Bike(s)
A tale of two motorcycles
A left NY on a motorcycle (Suzuki DR-Z) I had spent months stripping down and purpose-building for the trip ahead. For the first chapter of my trip, the bike was perfect: a custom tank gave it a massive range, the seat was comfortable, and the engine made enough power to make the un-avoidable, straight stretches of road in the U.S. manageable. But then something happened...
In Nicaragua, I spent a winter harvest working on a remote coffee farm in the north. Each weekend, I did short runs into the nearest town - about 45 minutes away by motorcycle. Here, winding through the dense forest along the border of Honduras, nearly 15,000km into my trip, I fell in love with riding, again. But it wasn't on my own bike: it was with the farm's old 150cc Chinese dirt bike.
I had never smiled so much when riding before. I was obsessed with the machine's lightness, it's ability to flick around tight corners and between rocks.

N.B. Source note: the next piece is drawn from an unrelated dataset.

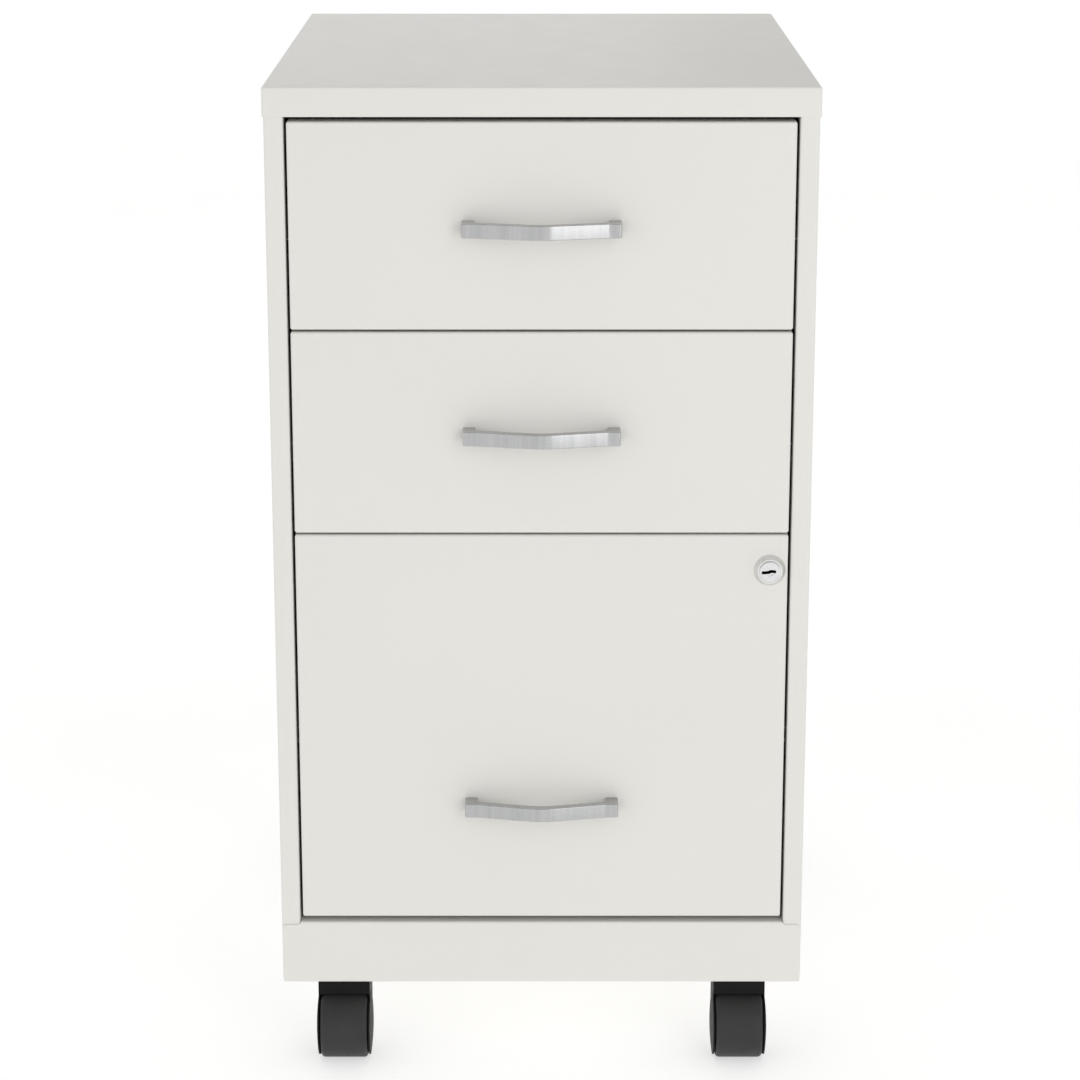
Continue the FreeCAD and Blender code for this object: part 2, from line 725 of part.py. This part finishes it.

It was slow, but so fun. And more than anything: I loved riding with minimal gear and minimal worries about damage to the bike. Just me and the machine and the road. No heavy items weighing me down or expensive gear to think about. I started to dream about doing my trip again, but like this.
When my time on the farm was coming to an end, I faced a difficult decision. The next border south, with Costa Rica, had remained locked-shut after 12-consecutive months of extensions to the closure. At the time, all evidence suggested that they were going to continue these streak for another year.

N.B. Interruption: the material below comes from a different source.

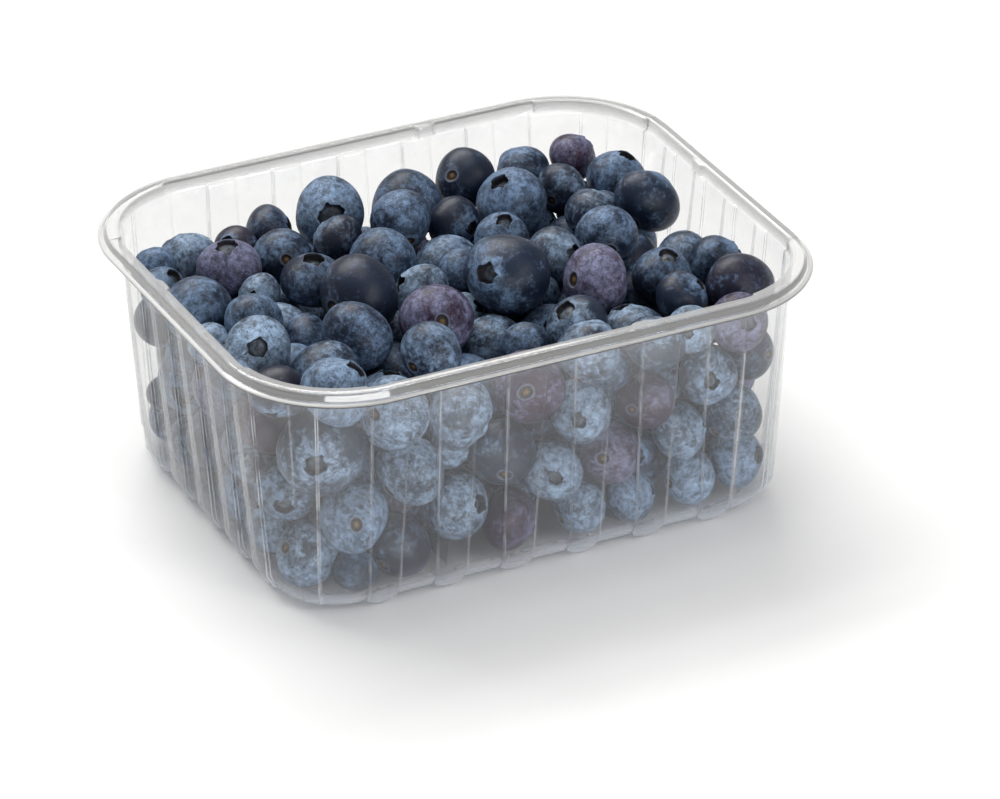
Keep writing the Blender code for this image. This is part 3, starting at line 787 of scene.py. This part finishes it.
@dataclass
class PouredBerries:
    """Lets loose berries settle in the tray round those on show, as the solid model does."""

    seed: int = 12
    length: float = 145.0 * MM
    width: float = 119.0 * MM
    radius: float = 7.8 * MM
    radius_spread: float = 0.9 * MM
    radius_limits: tuple[float, float] = (6.2 * MM, 9.6 * MM)
    clear: float = 1.0 * MM
    floor_top: float = 2.5 * MM
    fill_level: float = 47.0 * MM
    crease_level: float = 5.0 * MM
    wall_top_level: float = 57.0 * MM
    insets: tuple[float, float] = (10.1 * MM, 5.1 * MM)
    corners: tuple[float, float] = (16.0 * MM, 23.9 * MM)
    layers: int = 5
    layer_columns: int = 7
    layer_rows: int = 6
    layer_pitch: float = 16.6 * MM
    layer_rise: float = 0.86
    layer_nudge: float = 1.8 * MM
    settle_steps: int = 400
    pushes_per_step: int = 2
    rest_steps: int = 160
    strike_off_steps: tuple[int, ...] = (150, 250, 350, 399)
    settle_fall: float = 0.25 * MM
    shown_pull: float = 0.3
    shown_loose: float = 0.02
    shown_loose_at_rest: float = 0.1
    top_up_level: float = 48.0 * MM
    top_up_spacing: float = 2.5 * MM
    top_up_squeeze: float = 1.6 * MM
    base_level: float = 1.5 * MM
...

After some previously "un-ideal" run-ins with the Honduras border patrol, I was unable to return to the north. And so I was left with a decision: to continue waiting in Nicaragua, or to continue the journey without my beloved bike. As simple as is sounds, this choice tore me apart and marked a divide behind the (fictional) "story" of the trip I have once dreamed of: riding continuously from NY to Argentina, with the much more realistic, and uncertain, trip that was to come.
Ultimately, with winter approaching, I found an ex-pat in Nicaragua who was willing to buy the bike off of me: leaving me with enough cash to escape Nicaragua for Colombia, and to revisit my new dream of riding lighter. And when I arrived in Colombia, I did just that.

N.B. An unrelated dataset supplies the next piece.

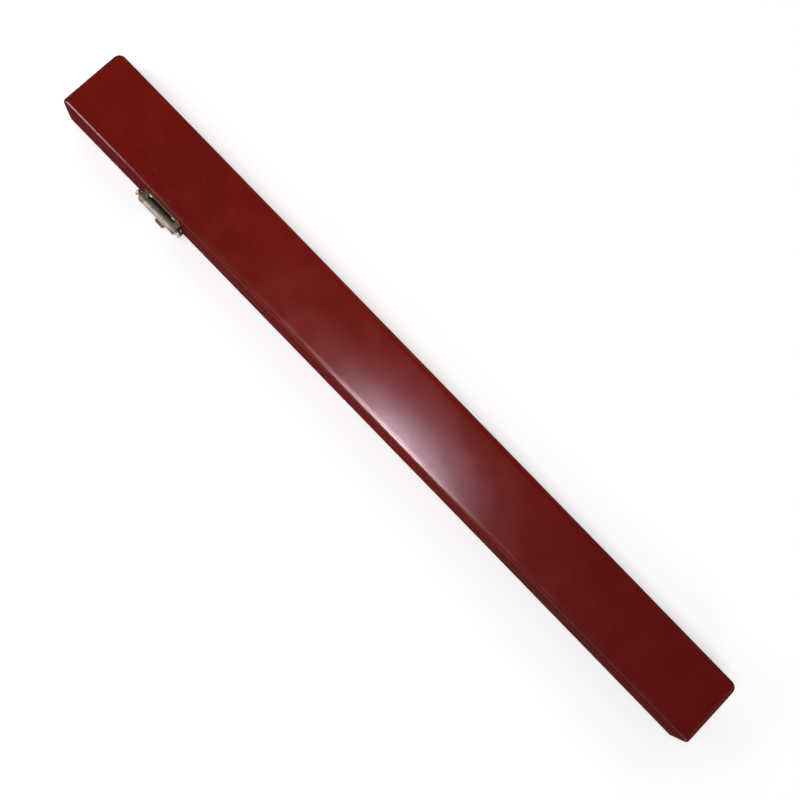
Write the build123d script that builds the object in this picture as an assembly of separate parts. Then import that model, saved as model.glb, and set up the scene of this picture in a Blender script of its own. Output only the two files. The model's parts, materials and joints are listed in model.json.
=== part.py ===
from build123d import *

import math
import os

# A slim leather-covered baton case: a tray and a lid on three small hinges at the back,
# closed by a hinged hasp over a stud at the front, with a fitted bed inside.
# Frame: origin in the middle of the underside, +X along the case, -Y to the front,
# +Z up. All lengths are in millimetres.

# Outside of the closed case
case_length = 450.0
case_width = 39.0
case_height = 27.0
base_height = 15.0
seam_gap = 0.2
back_corner_radius = 4.0
front_corner_radius = 1.3
lid_edge_radius = 3.0
base_edge_radius = 2.0

# Walls
leather = 0.9
side_wood = 4.2
floor_wood = 2.4
cavity_corner_radius = 1.5

# Collar that lines the tray and rises into the lid
collar_seat_thickness = 1.4
collar_lip_thickness = 1.0
collar_rise = 3.0
collar_lip_bevel = 0.4

# Fitted bed for one baton
bed_clearance = 0.1
bed_drop = 0.8
bed_edge_radius = 1.0
bulb_radius = 8.9
bulb_length = 52.0
bulb_floor = 0.6
bulb_end_gap = 14.0
neck_length = 26.0
channel_radius = 3.5
channel_end_gap = 14.0
scoop_radius = 13.0
scoop_width = 20.0
scoop_depth = 8.0
scoop_places_share = (-0.16, 0.3)

# Lining and padding of the lid
lining = 0.6
lining_start_gap = 0.4
pad_side_gap = 0.4
pad_crown = 3.5
pad_edge = 1.9
pad_round = 0.8

# Hinges
hinge_places_share = {"left": -0.36, "middle": 0.0, "right": 0.36}
hinge_inset = 1.2
open_angle = 110.0
bevel_slack = 0.5
leaf_length = 24.0
leaf_thickness = 0.8
leaf_margin = 0.1
barrel_radius = 1.6
hinge_pin_radius = 0.8
knuckle_count = 3
knuckle_gap = 0.15
barrel_clearance = 0.2
pin_clearance = 0.05

# Hinge screws
screw_sides = 8
screw_head_radius = 0.85
screw_head_height = 0.5
screw_head_angle = 30.0
screw_radius = 0.5
screw_length = 4.0
screw_place_share = 0.3
fastener_clearance = 0.03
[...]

In Medellin, I visited a number of dealerships before deciding on a new Suzuki DR-200. It was exactly what I had wanted since Nicaragua: light and simple. Buying new in Colombia was extremely affordable and made the registration process as a foreigner simple. Not to mention: having a Colombian-plated bike meant I could escape the time-restrictions of Temporary Import Permits that are required on foreign bikes. And so, "Poderosita" was born.
Suzuki DR-200
The bike that I purchased in Colombia. It is the most mechanically-simple motorcycle I have ever seen. Extremely slow, but extremely light and reliable.
Suzuki DRZ-400
The bike that I left NY with. Heavy and tall, but with tons of range and plenty of power to blast down long stretches of highway.
"La Poderosita"
There's a certain kind of Zen that only comes from riding long distances with a single-cylinder, carbureted engine. Old cylinder, one spark plug, one carburetor. The choice of a bike was refined throughout my adventure, but the desirable qualities are the same: light, simple, and reliable.
Yes, it is slow. Extremely slow. But isn't that the point anyway? If I wanted to get somewhere faraway fast, I wouldn't be riding a motorcycle to begin with. I have already ridden enough big, fast street bikes for one lifetime, and that just isn't the point here.
Gear / Storage
I don't have much to say about gear other than that I have much less of it than when I started. Taking the advice of other moto travelers before leaving, I packed about half the gear that I was originally planning. Now, I have about half of that.
Long-distance motorcycle travel is a great teacher of an old irony: old gear that has been around for some time is much more valuable than that which is new and untested. Old gear that has been through a storm or two without failure becomes more precious than it was when you bought it because you know you can trust it. Good first appearances count for less than they ever did, and real virtue – which comes from an ability to separate what merely looks good from what lasts - is what counts.
The original pack, taken the day before leaving NY.